In researching my new book, I discovered three key areas that open the door to Olympic levels of performance—either in athletics, business, or your personal life:

The Ability to Focus.

Great performers have the remarkable ability to focus on the one big thing they’re facing. Today we live in the most distracted and disrupted culture in history. In an age of email, instant messaging, and mobile technology, it’s more difficult that ever to focus on the task at hand.  

Recently, the journal Nature revealed an interesting study called “The Cocktail Party Effect.” Simply put, at a cocktail party with 30 or 40 people present, researchers discovered that human beings have the remarkable ability to focus on a single conversation happening across the room, but we can’t keep track of 2 or 3 conversations happening right next to us. The conclusion? Human beings are wired to focus. We’re designed to accomplish one big thing. Even in the middle of disruption and clutter, we can focus on a single thing across the room, but are unable to track multiple events right in front of our face.

Study after study reveals that “multi-tasking” simply doesn’t work. The only thing it does is help us do multiple things badly. That’s why if you want to excel, and reach new levels of productivity and excellence, then learn to focus.

Leave the past behind.

 
I spoke at a CEO conference in Los Angeles a few years ago and after the talk, the audience wrote their questions on index cards and passed them to me. Flipping through the cards, I was stunned at how many of the questions were alike: “How can I get over a past failure, and move my career and business forward?”  

It doesn’t matter if it was a defeat in the last Olympic race, or a financial, marriage, career, or personal failure.

Dwelling on the past, only distracts us from the future.  

This year in London, American gymnast and World Champion Jordyn Wieber was devastated when she didn’t make the cut for the all around competition. But she didn’t dwell on failure. Just a day or two later, she led the American women to a dominant team victory. They defeated Russia by nearly five points and Jordyn Wieber was flawless. It was reported that once her floor routine was finished, Team USA’s victory was on ice.

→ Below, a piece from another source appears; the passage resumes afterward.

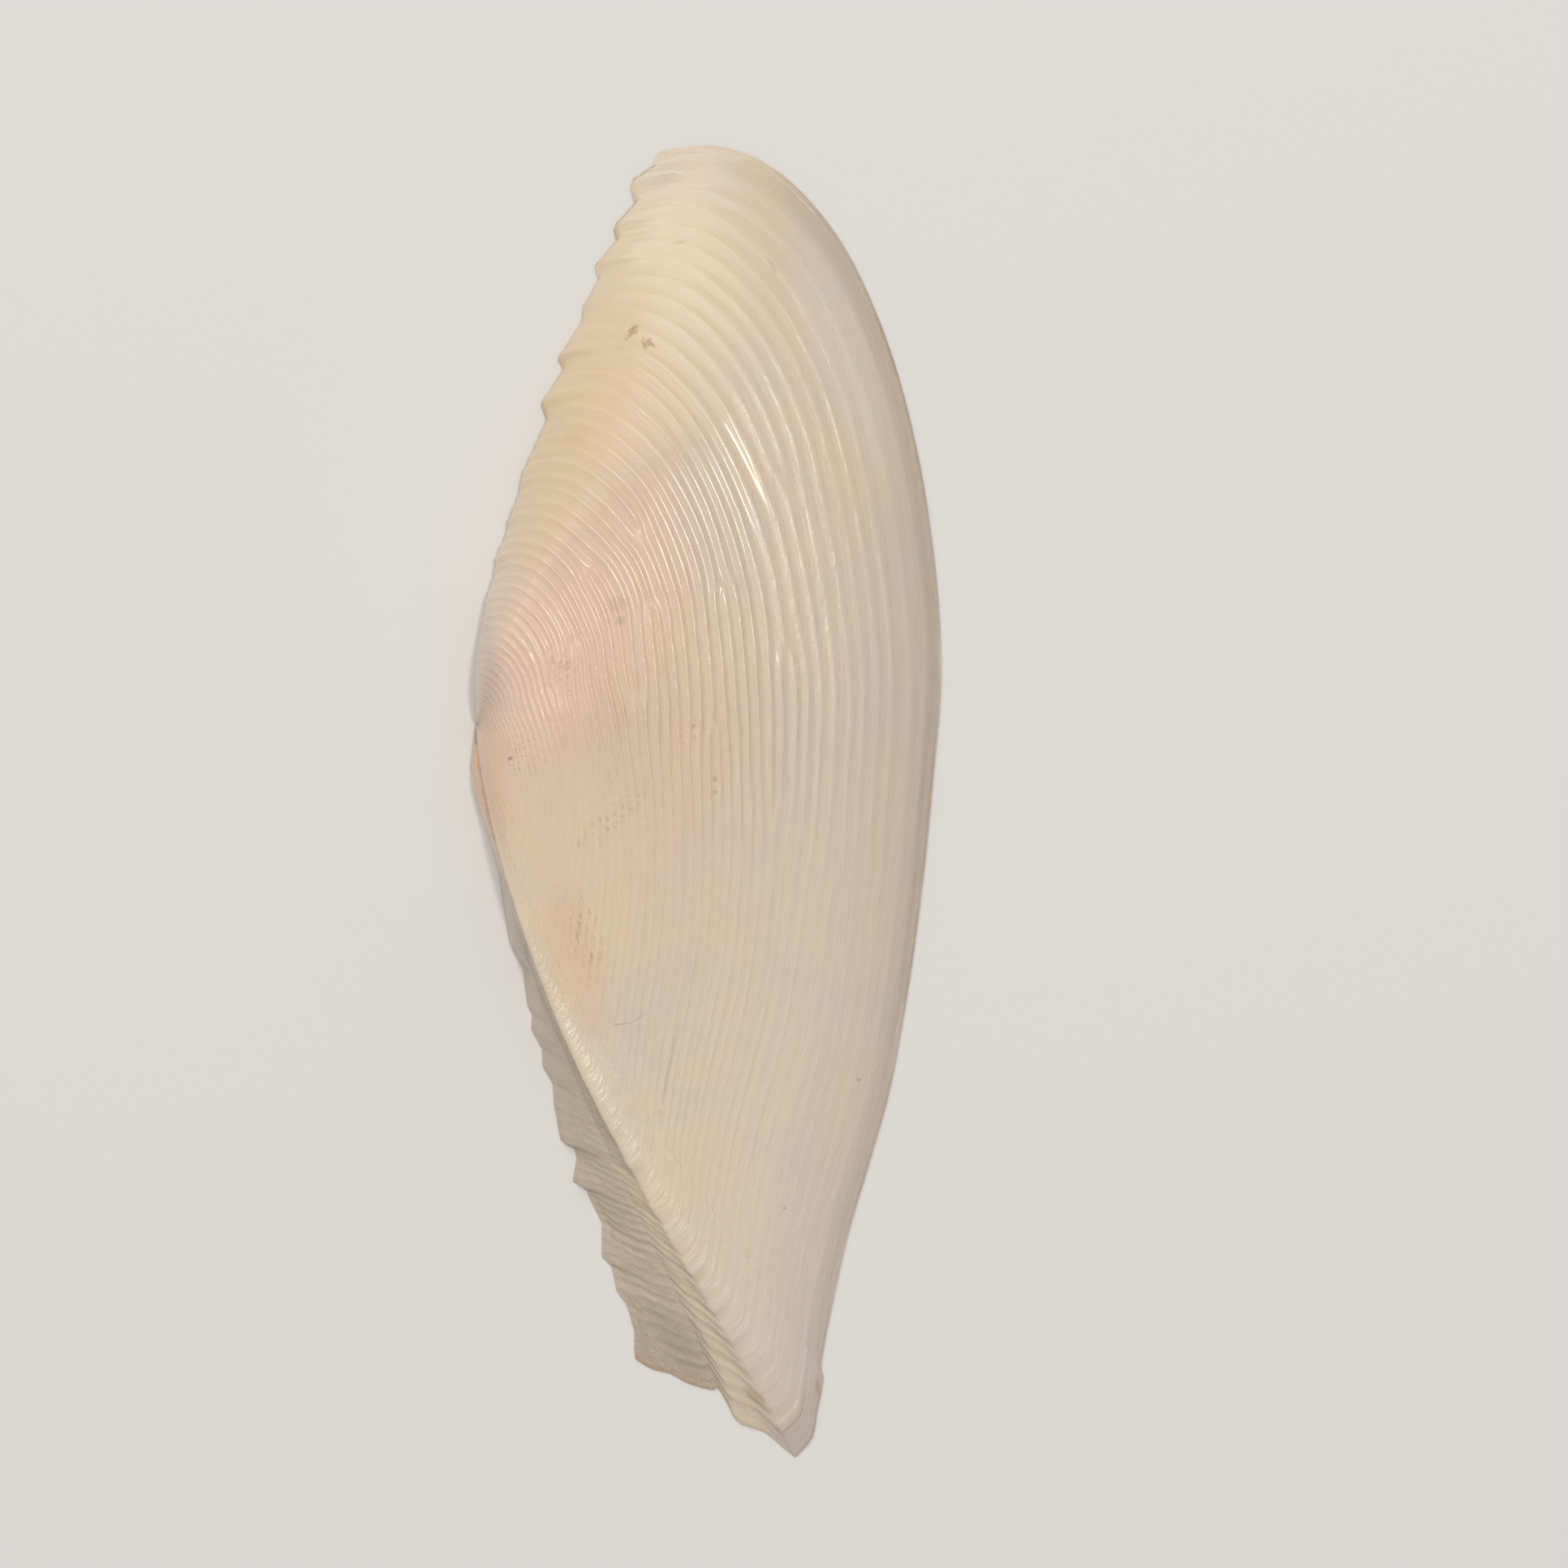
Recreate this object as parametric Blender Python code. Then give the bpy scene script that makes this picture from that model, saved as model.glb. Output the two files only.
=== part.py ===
"""One right valve of a long, beaked tellin with saw-edged hinge margins, lying on its rim, outside up.

Frame: X runs from the hinge side to the belly edge, Y points to the round front end and Z out of the valve.
The origin is on the plane of the rim, under the middle of the valve.
"""

import bmesh
import bpy
import numpy as np
from mathutils import Vector
from mathutils.bvhtree import BVHTree

MM = 0.001

# Driving sizes, in millimetres.
VALVE_DEPTH = 6.4
KEEL_HEIGHT = 4.0
KEEL_RISE = 0.12
WALL_AT_EDGE = 0.5
WALL_AT_CROWN = 1.0
RIM_WIDTH = 0.62
GROWTH_RIDGES = 54
RIDGE_RISE = 0.14
TOOTH_REACH = 0.9
HINGE_PLATE_LIFT = 0.75
HINGE_PLATE_WIDTH = 1.5
HINGE_HALF_LENGTH = 9.0
HINGE_TOOTH_DROP = 0.45

# The beak, where growth began, and the middle of the hollow.
BEAK = np.array([-13.28, 4.43])
HOLLOW_MIDDLE = np.array([0.9, 2.0])

# The free edge from the front corner, round the front end and down the belly edge to the tip of the rostrum.
BELLY_EDGE = [
    (-3.07, 36.57), (-2.51, 37.22), (0.19, 37.50), (2.80, 36.80), (5.35, 34.90), (7.90, 31.60),
    (9.95, 27.20), (11.40, 22.60), (12.50, 17.30), (13.20, 11.50), (13.33, 6.40), (12.90, 1.30),
    (12.40, -3.80), (11.60, -9.90), (10.50, -16.10), (9.35, -20.30), (8.10, -24.50), (7.20, -28.40),
    (6.52, -32.00), (6.62, -33.00), (6.27, -34.90), (5.97, -36.40), (5.02, -37.50),
]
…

Whatever your failure, loss or defeat from the past, learn to let it go and focus on the future.

Don’t settle.

As I look around our culture today, every area of life is filled with mediocrity. Athletics, business, politics, school—even church and religious organizations. We settle for a lot of reasons—the need to be liked, laziness, insecurity and sometimes oddly enough, pride and arrogance. But whatever the reason, I honestly believe it’s tearing apart the fabric of our society.  

Our politicians in Washington have exchanged vision for whatever the polling tells them, CEO’s have exchanged integrity for a bump in the stock price, educators are more focused on their careers than their students. Chances are the level of excellence in your own work is something you’ll regret later.  

I think that’s one of the most important reasons millions of people put their lives on hold to watch the Olympics. It’s one of the last great places where people refuse to settle.

Man up (or woman up). Make a stand. Push the boundaries, take a risk, and be willing to create a few enemies. As Winston Churchill said, “You have enemies? Good. That means you’ve stood up for something, sometime in your life.”